The shootout prompted President Rodrigo Duterte to cut short his trip to Russia upon declaring martial law in Mindanao.
The situation continued to worsen as the terrorists torched a church, a jail, a hospital and several schools. They also took hostage of teachers, a priest, and about a dozen parishioners. The following day, residents fled the city in droves, while the military sent in reinforcements. On Thursday (May 25), surgical airstrikes were launched to flush out remaining militants.
The military reported on Friday (May 26) that they were gaining headway, having rescued more than 150 civilians trapped in houses and buildings, and recovered many villages previously occupied by terrorists.
As of Friday, 31 militants and 13 government troopers have been killed.
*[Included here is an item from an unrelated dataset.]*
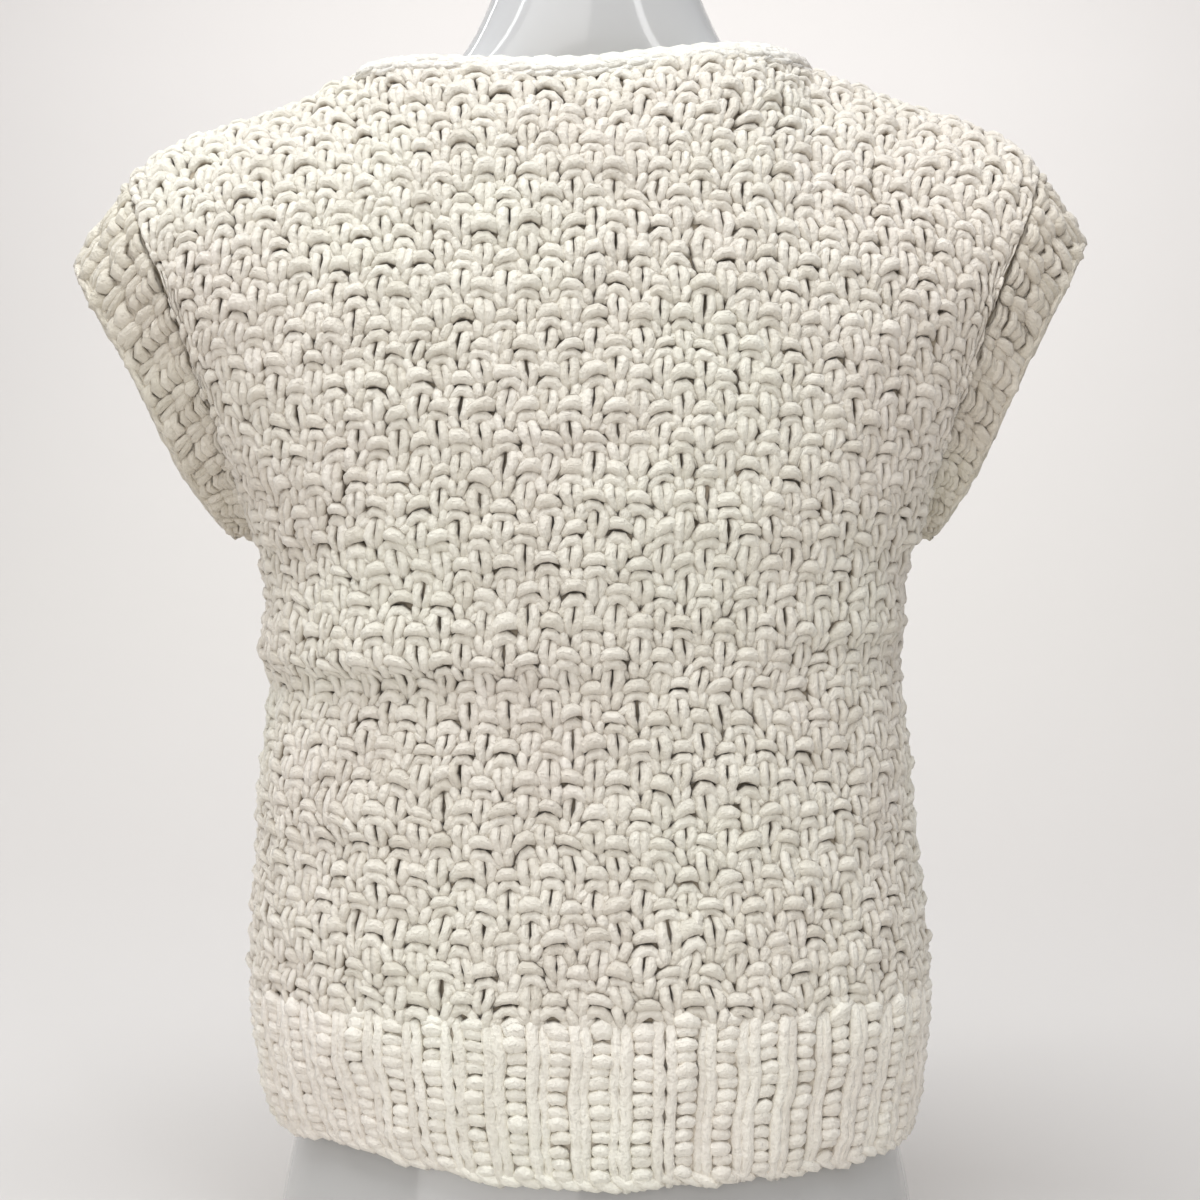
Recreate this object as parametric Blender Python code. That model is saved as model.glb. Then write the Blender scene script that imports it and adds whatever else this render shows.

4. Homs, Syria: Car bombs in Homs city
Just two days after the Syrian government regained control over Homs, the city was attacked by a car bomb on Tuesday (May 23). According to the city’s health authority, four were killed and 32 were injured. Police also found another vehicle that was rigged with explosives near a Shi’ite mosque south of the capital Damascus.
The Islamic State claimed responsibility for the attack, which comes on the heels of recent victories of President Bashar al-Assad’s regime. Last Sunday (May 20), hundreds of Syrian rebels and their families evacuated Homs, bringing it back to government control for the first time since 2011.
Meanwhile the Syrian Observatory for Human Rights, a British-based war monitor, reported that US-led coalition strikes in eastern Syria have killed at least 35 civilians in the same week.
5. Jakarta, Indonesia: Suicide bombings at bus station
A pair of suicide bombers attacked a bus station in Jakarta, Indonesia on May 24 this year. According to the police, at least three police officers were killed and six other officers and five civilians were injured. Aluminium, nails, buckshot and receipts were also discovered at the scene of the explosion. ISIS involvement in the bombing is suspected.
ISIS has been claiming responsibility for terror attacks in Indonesia. Last year, ISIS said it carried out a suicide bombing and shooting near a Starbucks in Jakarta which killed two people and wounded another 24.
Indonesia is the world’s most populous Muslim country. In light of alarming ISIS attempts to recruit members within the country, Indonesia has been actively fighting against radical extremism.